This should be the only module in simtools with knowledge on the implementation of the observatory metadata model.
- class data_model.metadata_collector.MetadataCollector(args_dict, metadata_file_name=None, data_model_name=None, observatory='cta', clean_meta=True)[source]#
Collects metadata to describe the current simtools activity and its data products.
Collect metadata from command line configuration, input data, environment, and schema descriptions. Depends on the CTAO top-level metadata definition.

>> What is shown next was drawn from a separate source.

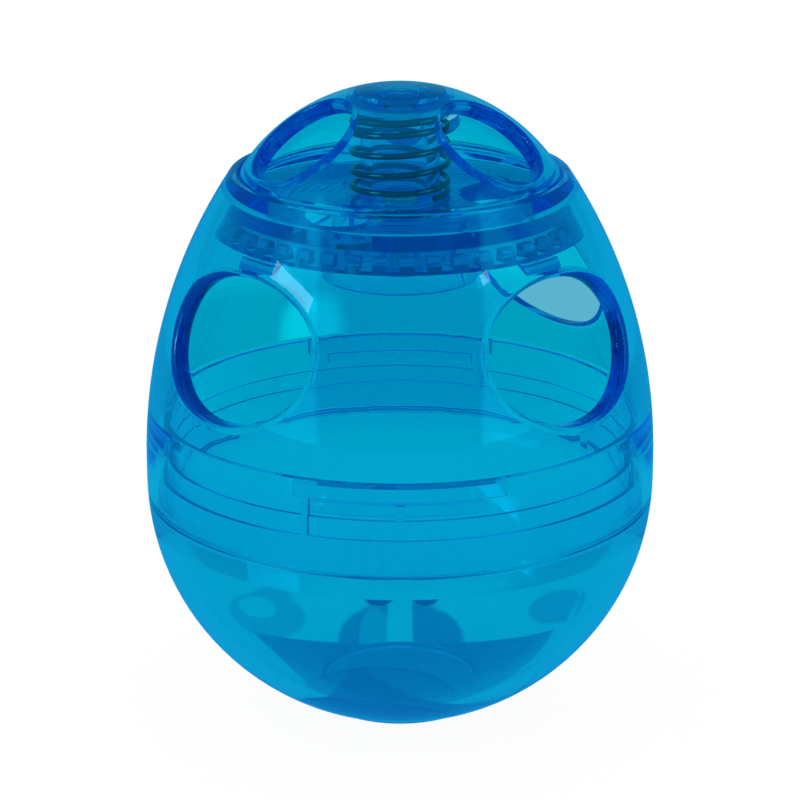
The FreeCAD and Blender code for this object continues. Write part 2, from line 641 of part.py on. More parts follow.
def make_apex_cap():
    """The cap that closes the top of the stem, flush with the dome, and its plug."""
    body = new_body("apex_cap")
    outline = new_sketch(body, "cap_outline")
    draw_profile(outline, [
        (0, "cap_bottom_z"),
        ("plug_bore", "cap_bottom_z"),
        ("plug_bore", "plug_bottom_z"),
        ("plug_radius", "plug_bottom_z"),
        ("plug_radius", "cap_bottom_z"),
        ("cap_radius", "cap_bottom_z"),
        ("cap_radius", "cap_edge_z"),
        (0, "cap_top_z", "y"),
    ], {6: DOME_CENTER})
    revolve(body, "Revolution", "cap_turned", outline)


def make_deck_plate():
    """The plate that closes the bottom of the recess, with its ports, sleeve, skirt and teeth."""
    body = new_body("deck_plate")
    outline = new_sketch(body, "deck_outline")
    draw_profile(outline, [
        ("bore_radius", "sleeve_bottom_z"),
        ("sleeve_radius", "sleeve_bottom_z"),
        ("sleeve_radius", "deck_under_z"),
        ("deck_under_radius", "deck_under_z"),
        ("skirt_inner_radius", "deck_bottom_z"),
        ("deck_bottom_radius", "deck_bottom_z"),
        ("deck_top_radius", "deck_top_z"),
        ("bore_radius", "deck_top_z"),
    ])
    turned = revolve(body, "Revolution", "deck_turned", outline)

    outline = new_sketch(body, "port_outline", "XY_Plane", "deck_top_z", "port_place")
    draw_circle(outline, "port_ring_radius", "port_radius")
    port = extrude(body, "Pocket", "port", outline, "Sizes.deck_thickness")
    ports = check_change(turned, repeat(body, "ports", [port], "port_count"), grows=False)
    ports = round_edges(body, "port_rounds", ports, on_port, "port_round")

    outline = new_sketch(body, "tooth_outline", "XY_Plane", "deck_bottom_z")
    draw_bar(outline, "tooth_inner_radius", "tooth_outer_radius", "tooth_width")
    tooth = extrude(body, "Pad", "tooth", outline, "Sizes.tooth_height")
    check_change(ports, repeat(body, "teeth", [tooth], "tooth_count"), grows=True)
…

Two dictionaries store two different types of metadata:
top_level_meta: metadata for the current activity
input_metadata: metadata from input data
- Parameters:
- args_dict: dict
Command line parameters
- metadata_file_name: str
Name of metadata file (only required when args_dict is None)
- data_model_name: str
Name of data model parameter
- observatory: str
Name of observatory (default: “cta”)
- clean_meta: bool
Clean metadata from None values and empty lists (default: True)
- clean_meta_data(meta_dict)[source]#
Clean metadata dictionary from None values and empty lists.
- Parameters:
- meta_dict: dict
Metadata dictionary.
- get_data_model_schema_dict()[source]#
Return data model schema dictionary.
- Returns:
- dict
Data model schema dictionary.
- get_data_model_schema_file_name()[source]#
Return data model schema file name.
The schema file name is taken (in this order) from the command line, from the metadata file, from the data model name, or from the input metadata file.
- Returns:
- str
Name of schema file.
metadata_model#
Definition of metadata model for input to and output of simtools.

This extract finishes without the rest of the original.